On peut, certes, commencer par les détours et les ravins pour ensuite découvrir les routes et comprendre le relief – je pense que c’est ce que j’ai parfois fait. Ça finit par marcher aussi, mais ce n’est sans doute pas le plus efficace! Vouloir ouvrir de nouvelles voies est une noble et nécessaire ambition; mais il faut d’abord s’assurer que le même itinéraire n’est pas mieux et plus sûrement couvert par un vieux raccourci, et qu’on ne risque pas de s’épuiser à éventrer une colline quand il aurait suffi de s’écarter de cent mètres pour trouver une pente douce – ou que l’on n’est pas, pire encore, en train de refaire, se prenant pour un découvreur, le plus battu des sentiers.

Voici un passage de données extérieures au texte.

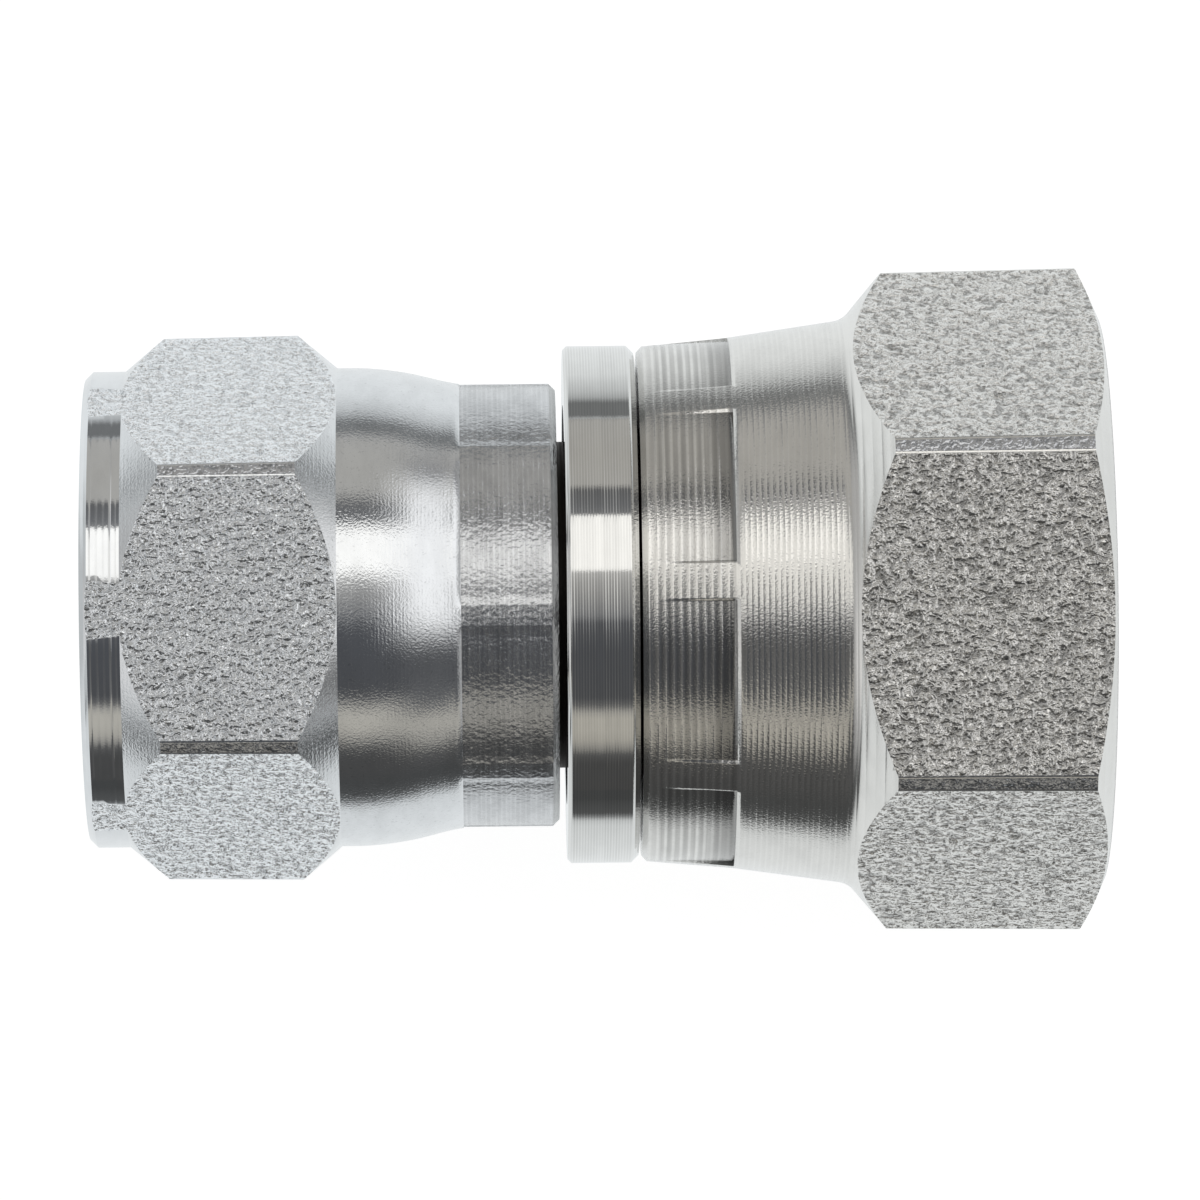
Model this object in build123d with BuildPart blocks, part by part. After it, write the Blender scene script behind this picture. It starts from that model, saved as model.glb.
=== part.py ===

(1): Avis aux jeunes chanteurs: que les choses soient claires, imiter une autre voix est une très bonne matière, un très bon apprentissage, mais en aucun cas une finalité! L’imitation est un passage, dans lequel on doit aller le plus profondément possible (et même retourner de temps en temps toute notre vie!), mais sans jamais stationner. Ne laissez jamais un seul nom résumer pour vous toutes les qualités que vous pensez qu’un chanteur doit avoir: vous risqueriez de vous perdre, et de perdre l’auditeur avec, dans un enfer de comparaisons dont, n’étant pas détenteur de la personnalité qui a donné naissance à l’interprétation que vous cherchez à copier, vous ne pouvez sortir que perdant… et malheureux. Je le dis plus haut mais pardonnez-moi de me répéter: pour apprendre, imitez, imitez absolument, mais imitez tout le monde et non seulement celui des chanteurs actuels auquel vous rêvez le plus de ressembler.